* [Goal] An exact copy of every record is needed.
-- start Extracted information --
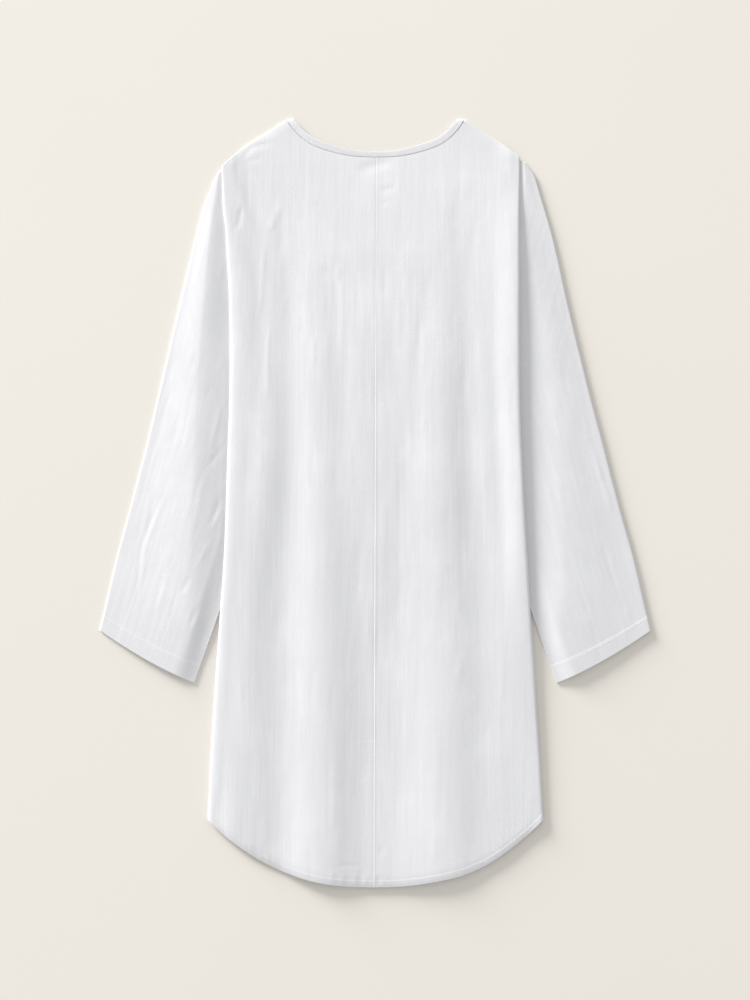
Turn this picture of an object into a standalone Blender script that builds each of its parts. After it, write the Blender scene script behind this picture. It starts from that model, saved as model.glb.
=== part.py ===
"""Long-sleeved linen tunic lying flat, back side up, with its sides folded in over the sleeves.

Sizes are millimetres in the tables and metres in the meshes. +X is the wearer's right, +Y points
to the neck and +Z is up from the surface that the tunic lies on. Each piece is a grid of sections
through its middle surface, thickened by Solidify.
"""

import math

import bmesh
import bpy
import numpy as np

MM = 0.001

# Cloth wall and the room between layers.
CLOTH = 1.1
HALF = CLOTH / 2
GAP = 0.3
LAYER = CLOTH + GAP
BAND_CLOTH = 1.4

# Heights of the middle surface of each layer where the side is folded in, from the floor up.
FRONT_FOLD_R = 0.8
FRONT_Z = HALF
FRONT_RETURN_Z = FRONT_Z + 2 * FRONT_FOLD_R
SLEEVE_UNDER_Z = FRONT_RETURN_Z + LAYER
SLEEVE_OVER_Z = SLEEVE_UNDER_Z + 1.7
BACK_RETURN_Z = SLEEVE_OVER_Z + LAYER
RIM_Z = BACK_RETURN_Z + CLOTH + 3.9

# The back panel between the folded sides.
BACK_Z_TOP = 4.2
BACK_Z_HEM = 3.9
BACK_Z_LOWEST = FRONT_Z + LAYER + 0.1
BACK_Z_HIGHEST = FRONT_Z + CLOTH + 4.0
BACK_Z_NECK = 3.2
STEP_LEAD = 46.0

# Length, neck, hem and centre-back seam.
NECK_HALF = 107.0
NECK_TOP_Y = 459.0
BACK_NECK_Y = 415.0
FRONT_NECK_Y = 352.0
FRONT_NECK_POWER = 2.6
HEM_Y = -460.5
HEM_RISE = 80.0
HEM_HALF = 201.0
HEM_POWER = 2.4
HEM_RETURN_SLOPE = 0.2
FRONT_HEM_SHORTER = 5.0
CENTRE_SEAM_TOP_X = 0.6
CENTRE_SEAM_HEM_X = -2.4
BAND_WIDTH_CENTRE = 6.6
BAND_WIDTH_SIDE = 8.6
BAND_FOLD_ACROSS = (-0.99, 0.12)
BAND_FOLD_GAP = 1.1

# Armhole and side seam, where the folded sides end under the back.
UNDERARM_X = 105.6
UNDERARM_Y = 178.0
SIDE_SEAM_HEM_X = 162.0
TIP_RETURN = 3.0
FRONT_EDGE_INSET = 3.0

# Cuff corners.
CUFF_OUTER_Y = -152.2
CUFF_INNER_X = 217.6
CUFF_INNER_Y = -215.7

LEFT = -1
RIGHT = 1
TIP_Y = {LEFT: 399.0, RIGHT: 409.0}

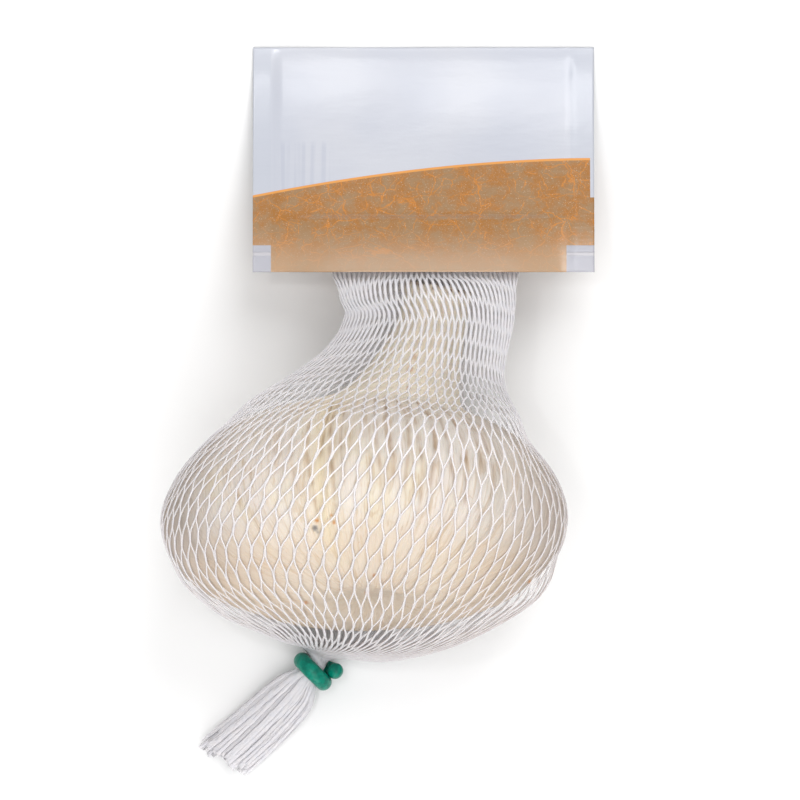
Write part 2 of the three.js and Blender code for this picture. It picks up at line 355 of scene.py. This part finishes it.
-- end Extracted information --
* [Result of this task]
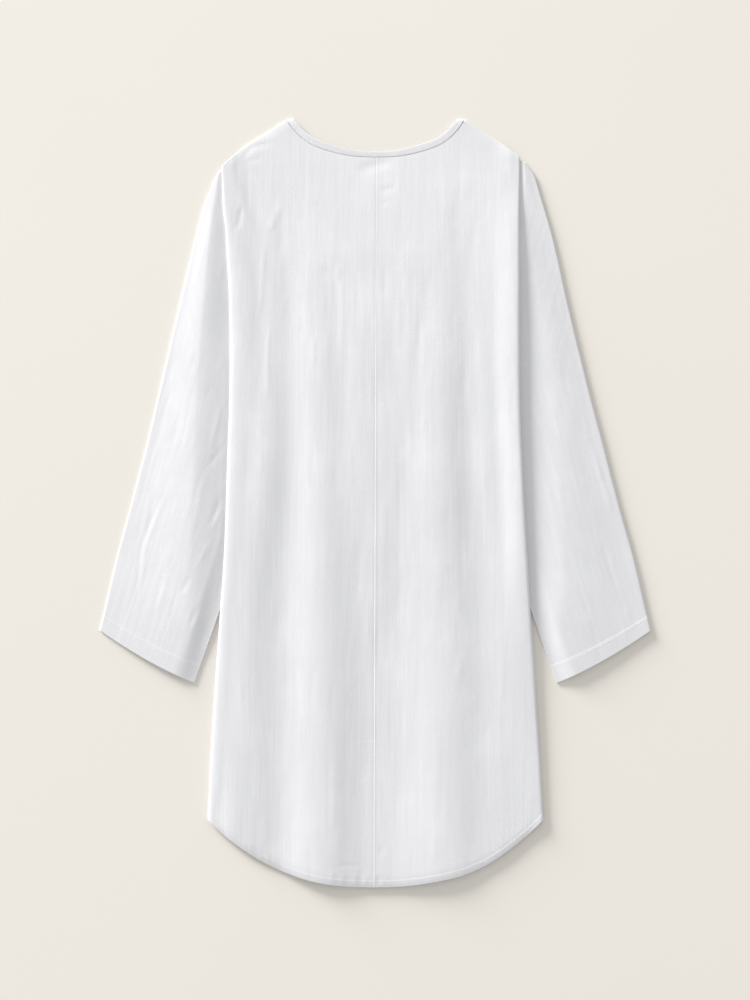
Turn this picture of an object into a standalone Blender script that builds each of its parts. After it, write the Blender scene script behind this picture. It starts from that model, saved as model.glb.
=== part.py ===
"""Long-sleeved linen tunic lying flat, back side up, with its sides folded in over the sleeves.

Sizes are millimetres in the tables and metres in the meshes. +X is the wearer's right, +Y points
to the neck and +Z is up from the surface that the tunic lies on. Each piece is a grid of sections
through its middle surface, thickened by Solidify.
"""

import math

import bmesh
import bpy
import numpy as np

MM = 0.001

# Cloth wall and the room between layers.
CLOTH = 1.1
HALF = CLOTH / 2
GAP = 0.3
LAYER = CLOTH + GAP
BAND_CLOTH = 1.4

# Heights of the middle surface of each layer where the side is folded in, from the floor up.
FRONT_FOLD_R = 0.8
FRONT_Z = HALF
FRONT_RETURN_Z = FRONT_Z + 2 * FRONT_FOLD_R
SLEEVE_UNDER_Z = FRONT_RETURN_Z + LAYER
SLEEVE_OVER_Z = SLEEVE_UNDER_Z + 1.7
BACK_RETURN_Z = SLEEVE_OVER_Z + LAYER
RIM_Z = BACK_RETURN_Z + CLOTH + 3.9

# The back panel between the folded sides.
BACK_Z_TOP = 4.2
BACK_Z_HEM = 3.9
BACK_Z_LOWEST = FRONT_Z + LAYER + 0.1
BACK_Z_HIGHEST = FRONT_Z + CLOTH + 4.0
BACK_Z_NECK = 3.2
STEP_LEAD = 46.0

# Length, neck, hem and centre-back seam.
NECK_HALF = 107.0
NECK_TOP_Y = 459.0
BACK_NECK_Y = 415.0
FRONT_NECK_Y = 352.0
FRONT_NECK_POWER = 2.6
HEM_Y = -460.5
HEM_RISE = 80.0
HEM_HALF = 201.0
HEM_POWER = 2.4
HEM_RETURN_SLOPE = 0.2
FRONT_HEM_SHORTER = 5.0
CENTRE_SEAM_TOP_X = 0.6
CENTRE_SEAM_HEM_X = -2.4
BAND_WIDTH_CENTRE = 6.6
BAND_WIDTH_SIDE = 8.6
BAND_FOLD_ACROSS = (-0.99, 0.12)
BAND_FOLD_GAP = 1.1

# Armhole and side seam, where the folded sides end under the back.
UNDERARM_X = 105.6
UNDERARM_Y = 178.0
SIDE_SEAM_HEM_X = 162.0
TIP_RETURN = 3.0
FRONT_EDGE_INSET = 3.0

# Cuff corners.
CUFF_OUTER_Y = -152.2
CUFF_INNER_X = 217.6
CUFF_INNER_Y = -215.7

LEFT = -1
RIGHT = 1
TIP_Y = {LEFT: 399.0, RIGHT: 409.0}

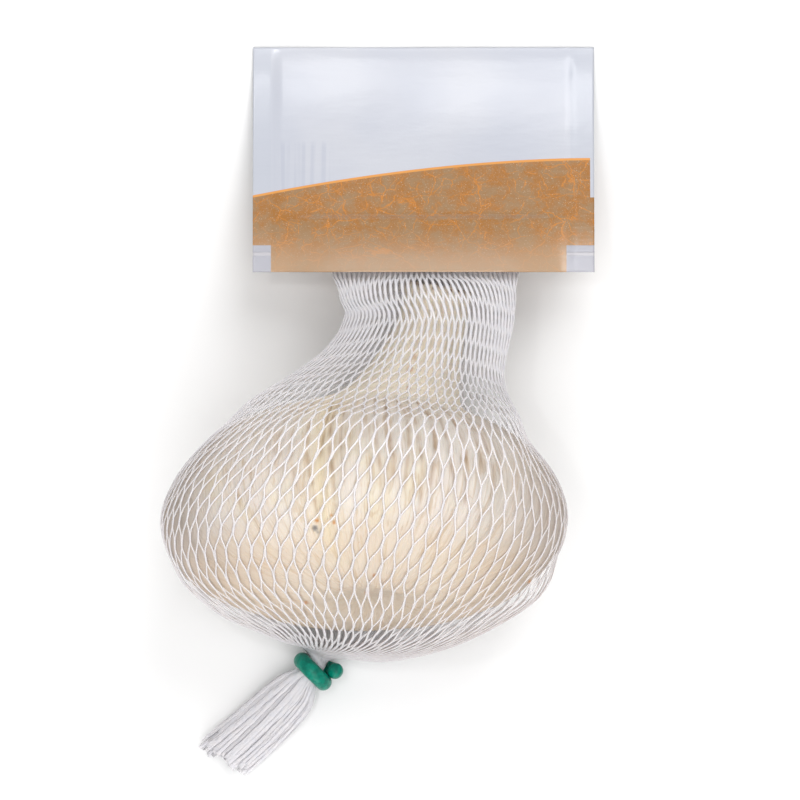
Write part 2 of the three.js and Blender code for this picture. It picks up at line 355 of scene.py. This part finishes it.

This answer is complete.